INSTRUCTIONS TO FOLLOW:
The lines to print start at the one containing "const bore = easedEdge(lower[0], upper[0], 1);" and end at the one containing "for node in"; print them exactly, ends included, and only them.

DATA SHOWN:
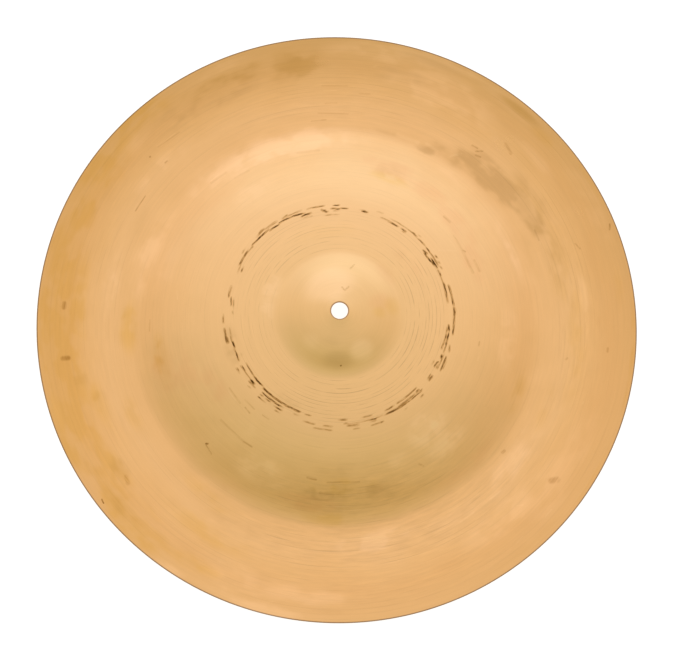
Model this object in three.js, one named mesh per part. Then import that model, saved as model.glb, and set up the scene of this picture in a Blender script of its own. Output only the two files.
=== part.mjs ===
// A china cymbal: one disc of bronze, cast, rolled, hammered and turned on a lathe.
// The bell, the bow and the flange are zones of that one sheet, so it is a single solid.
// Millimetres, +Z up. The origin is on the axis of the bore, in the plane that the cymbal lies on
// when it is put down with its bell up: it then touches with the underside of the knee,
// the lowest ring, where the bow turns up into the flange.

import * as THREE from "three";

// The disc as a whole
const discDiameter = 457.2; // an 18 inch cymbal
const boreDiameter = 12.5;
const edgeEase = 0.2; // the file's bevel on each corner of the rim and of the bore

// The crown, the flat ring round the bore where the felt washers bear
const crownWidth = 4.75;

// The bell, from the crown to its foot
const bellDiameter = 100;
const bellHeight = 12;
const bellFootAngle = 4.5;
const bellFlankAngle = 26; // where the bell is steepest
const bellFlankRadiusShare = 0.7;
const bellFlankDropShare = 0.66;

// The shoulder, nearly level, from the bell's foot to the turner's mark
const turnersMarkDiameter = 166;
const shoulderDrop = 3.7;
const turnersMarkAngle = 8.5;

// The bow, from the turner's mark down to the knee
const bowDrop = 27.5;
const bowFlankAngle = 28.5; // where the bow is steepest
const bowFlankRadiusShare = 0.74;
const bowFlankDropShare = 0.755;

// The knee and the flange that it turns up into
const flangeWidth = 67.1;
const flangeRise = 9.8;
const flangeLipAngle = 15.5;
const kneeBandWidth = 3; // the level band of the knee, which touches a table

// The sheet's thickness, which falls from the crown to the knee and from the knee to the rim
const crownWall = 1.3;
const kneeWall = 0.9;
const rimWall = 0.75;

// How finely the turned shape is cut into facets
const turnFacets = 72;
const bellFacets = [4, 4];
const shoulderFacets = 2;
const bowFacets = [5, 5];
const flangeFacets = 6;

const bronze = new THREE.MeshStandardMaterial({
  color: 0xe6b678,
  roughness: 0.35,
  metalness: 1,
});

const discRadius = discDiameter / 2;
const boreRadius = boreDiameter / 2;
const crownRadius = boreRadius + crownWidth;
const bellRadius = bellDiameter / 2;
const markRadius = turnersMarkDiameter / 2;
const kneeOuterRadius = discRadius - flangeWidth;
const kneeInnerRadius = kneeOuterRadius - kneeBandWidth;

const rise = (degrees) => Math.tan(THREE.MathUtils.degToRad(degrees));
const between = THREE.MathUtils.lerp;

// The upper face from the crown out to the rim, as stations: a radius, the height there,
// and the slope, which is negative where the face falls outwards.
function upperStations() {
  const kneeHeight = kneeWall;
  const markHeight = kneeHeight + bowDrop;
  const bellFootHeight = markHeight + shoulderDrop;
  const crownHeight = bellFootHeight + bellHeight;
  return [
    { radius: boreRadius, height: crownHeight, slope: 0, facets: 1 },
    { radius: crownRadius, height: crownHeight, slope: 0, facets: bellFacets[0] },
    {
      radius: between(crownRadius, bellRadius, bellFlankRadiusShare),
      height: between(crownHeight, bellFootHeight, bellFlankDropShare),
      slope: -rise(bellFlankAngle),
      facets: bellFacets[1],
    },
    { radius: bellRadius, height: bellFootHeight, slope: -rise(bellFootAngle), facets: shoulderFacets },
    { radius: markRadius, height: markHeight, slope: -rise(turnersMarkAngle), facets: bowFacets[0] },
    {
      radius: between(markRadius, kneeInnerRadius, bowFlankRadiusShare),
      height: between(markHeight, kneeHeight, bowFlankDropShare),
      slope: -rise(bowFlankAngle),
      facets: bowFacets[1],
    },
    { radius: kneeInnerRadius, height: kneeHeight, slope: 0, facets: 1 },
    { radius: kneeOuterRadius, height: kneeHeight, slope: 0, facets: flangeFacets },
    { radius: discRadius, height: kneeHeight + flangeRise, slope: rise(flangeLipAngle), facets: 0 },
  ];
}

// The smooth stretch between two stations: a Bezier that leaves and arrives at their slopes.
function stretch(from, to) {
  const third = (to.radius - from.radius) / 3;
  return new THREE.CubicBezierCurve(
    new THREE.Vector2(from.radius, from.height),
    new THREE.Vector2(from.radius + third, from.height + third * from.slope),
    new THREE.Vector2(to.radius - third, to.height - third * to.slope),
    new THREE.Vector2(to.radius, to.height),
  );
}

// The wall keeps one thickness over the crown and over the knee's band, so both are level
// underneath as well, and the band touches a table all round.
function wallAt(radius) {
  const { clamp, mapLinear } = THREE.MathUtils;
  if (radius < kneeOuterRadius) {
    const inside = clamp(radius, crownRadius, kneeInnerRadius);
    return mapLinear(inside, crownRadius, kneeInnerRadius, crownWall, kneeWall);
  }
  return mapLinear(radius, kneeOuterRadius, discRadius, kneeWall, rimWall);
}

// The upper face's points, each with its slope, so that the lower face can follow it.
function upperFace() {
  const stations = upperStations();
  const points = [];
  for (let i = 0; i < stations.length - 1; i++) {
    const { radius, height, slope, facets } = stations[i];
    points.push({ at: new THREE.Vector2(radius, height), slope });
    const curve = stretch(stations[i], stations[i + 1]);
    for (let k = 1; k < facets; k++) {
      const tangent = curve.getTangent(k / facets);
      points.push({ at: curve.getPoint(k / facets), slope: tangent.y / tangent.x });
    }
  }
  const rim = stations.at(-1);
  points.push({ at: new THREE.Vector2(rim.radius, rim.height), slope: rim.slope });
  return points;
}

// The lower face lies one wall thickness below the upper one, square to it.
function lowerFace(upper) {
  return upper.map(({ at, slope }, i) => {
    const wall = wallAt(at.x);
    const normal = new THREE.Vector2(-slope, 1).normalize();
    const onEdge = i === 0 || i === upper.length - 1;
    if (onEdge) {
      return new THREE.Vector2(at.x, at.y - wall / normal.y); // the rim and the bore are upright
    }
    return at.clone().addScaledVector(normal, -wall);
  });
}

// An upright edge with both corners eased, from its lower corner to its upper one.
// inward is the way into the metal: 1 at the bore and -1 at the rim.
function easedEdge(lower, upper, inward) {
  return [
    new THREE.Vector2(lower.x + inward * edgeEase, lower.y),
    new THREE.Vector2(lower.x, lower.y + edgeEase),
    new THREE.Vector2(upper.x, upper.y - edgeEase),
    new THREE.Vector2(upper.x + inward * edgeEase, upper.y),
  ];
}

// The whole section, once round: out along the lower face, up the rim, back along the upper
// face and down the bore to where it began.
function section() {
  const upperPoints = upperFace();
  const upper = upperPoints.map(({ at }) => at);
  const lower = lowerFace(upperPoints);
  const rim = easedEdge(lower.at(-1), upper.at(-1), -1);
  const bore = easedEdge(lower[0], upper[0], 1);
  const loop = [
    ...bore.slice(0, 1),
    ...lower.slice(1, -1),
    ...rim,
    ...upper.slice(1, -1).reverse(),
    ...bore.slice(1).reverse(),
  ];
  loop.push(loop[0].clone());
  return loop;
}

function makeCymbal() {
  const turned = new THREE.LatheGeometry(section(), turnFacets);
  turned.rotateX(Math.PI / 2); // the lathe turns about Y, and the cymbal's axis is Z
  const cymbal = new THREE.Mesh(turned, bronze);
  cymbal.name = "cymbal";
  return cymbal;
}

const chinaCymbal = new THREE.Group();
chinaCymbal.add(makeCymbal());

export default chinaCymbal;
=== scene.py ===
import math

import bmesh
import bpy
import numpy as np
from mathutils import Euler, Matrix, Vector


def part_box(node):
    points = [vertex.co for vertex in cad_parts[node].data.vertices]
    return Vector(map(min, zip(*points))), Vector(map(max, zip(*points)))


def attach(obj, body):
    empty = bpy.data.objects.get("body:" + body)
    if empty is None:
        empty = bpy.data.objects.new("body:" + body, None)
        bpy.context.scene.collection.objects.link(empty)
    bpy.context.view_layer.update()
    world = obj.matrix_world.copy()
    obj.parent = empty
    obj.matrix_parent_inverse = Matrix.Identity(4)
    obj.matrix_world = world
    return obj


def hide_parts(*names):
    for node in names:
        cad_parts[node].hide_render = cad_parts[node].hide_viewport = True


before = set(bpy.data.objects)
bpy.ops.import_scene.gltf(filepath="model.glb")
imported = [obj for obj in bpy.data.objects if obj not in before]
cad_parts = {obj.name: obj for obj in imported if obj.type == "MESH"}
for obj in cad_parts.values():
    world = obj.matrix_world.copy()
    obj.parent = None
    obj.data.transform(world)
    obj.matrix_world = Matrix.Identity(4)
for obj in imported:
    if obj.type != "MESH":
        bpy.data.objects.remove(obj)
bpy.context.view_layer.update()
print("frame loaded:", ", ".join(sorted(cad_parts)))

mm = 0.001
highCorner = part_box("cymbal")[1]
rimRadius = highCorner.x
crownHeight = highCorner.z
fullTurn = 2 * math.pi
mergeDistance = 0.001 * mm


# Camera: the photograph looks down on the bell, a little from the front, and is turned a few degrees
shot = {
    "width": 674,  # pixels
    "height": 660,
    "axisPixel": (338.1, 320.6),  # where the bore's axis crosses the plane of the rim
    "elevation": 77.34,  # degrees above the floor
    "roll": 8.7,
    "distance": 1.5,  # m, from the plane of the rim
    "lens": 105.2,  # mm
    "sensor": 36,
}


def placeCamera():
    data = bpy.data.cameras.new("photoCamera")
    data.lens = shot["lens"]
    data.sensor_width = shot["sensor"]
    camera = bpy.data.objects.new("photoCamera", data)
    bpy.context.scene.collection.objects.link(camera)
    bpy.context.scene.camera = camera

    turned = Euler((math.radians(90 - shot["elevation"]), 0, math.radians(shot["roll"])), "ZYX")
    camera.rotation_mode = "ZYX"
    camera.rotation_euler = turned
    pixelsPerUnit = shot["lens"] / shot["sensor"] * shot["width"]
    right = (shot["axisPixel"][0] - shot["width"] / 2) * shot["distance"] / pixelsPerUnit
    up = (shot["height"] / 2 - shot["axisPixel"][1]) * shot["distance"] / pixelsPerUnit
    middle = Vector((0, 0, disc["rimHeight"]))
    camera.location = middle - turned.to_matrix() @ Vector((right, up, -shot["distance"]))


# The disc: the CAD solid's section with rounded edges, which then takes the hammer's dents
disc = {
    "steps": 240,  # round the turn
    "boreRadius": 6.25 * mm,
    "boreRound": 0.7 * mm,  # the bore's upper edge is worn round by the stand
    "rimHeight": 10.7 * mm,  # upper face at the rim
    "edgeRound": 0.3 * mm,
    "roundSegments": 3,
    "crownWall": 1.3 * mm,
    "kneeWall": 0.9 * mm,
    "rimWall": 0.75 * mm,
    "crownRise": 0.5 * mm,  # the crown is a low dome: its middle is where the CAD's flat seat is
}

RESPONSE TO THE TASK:
  const bore = easedEdge(lower[0], upper[0], 1);
  const loop = [
    ...bore.slice(0, 1),
    ...lower.slice(1, -1),
    ...rim,
    ...upper.slice(1, -1).reverse(),
    ...bore.slice(1).reverse(),
  ];
  loop.push(loop[0].clone());
  return loop;
}

function makeCymbal() {
  const turned = new THREE.LatheGeometry(section(), turnFacets);
  turned.rotateX(Math.PI / 2); // the lathe turns about Y, and the cymbal's axis is Z
  const cymbal = new THREE.Mesh(turned, bronze);
  cymbal.name = "cymbal";
  return cymbal;
}

const chinaCymbal = new THREE.Group();
chinaCymbal.add(makeCymbal());

export default chinaCymbal;
=== scene.py ===
import math

import bmesh
import bpy
import numpy as np
from mathutils import Euler, Matrix, Vector


def part_box(node):
    points = [vertex.co for vertex in cad_parts[node].data.vertices]
    return Vector(map(min, zip(*points))), Vector(map(max, zip(*points)))


def attach(obj, body):
    empty = bpy.data.objects.get("body:" + body)
    if empty is None:
        empty = bpy.data.objects.new("body:" + body, None)
        bpy.context.scene.collection.objects.link(empty)
    bpy.context.view_layer.update()
    world = obj.matrix_world.copy()
    obj.parent = empty
    obj.matrix_parent_inverse = Matrix.Identity(4)
    obj.matrix_world = world
    return obj


def hide_parts(*names):
    for node in names:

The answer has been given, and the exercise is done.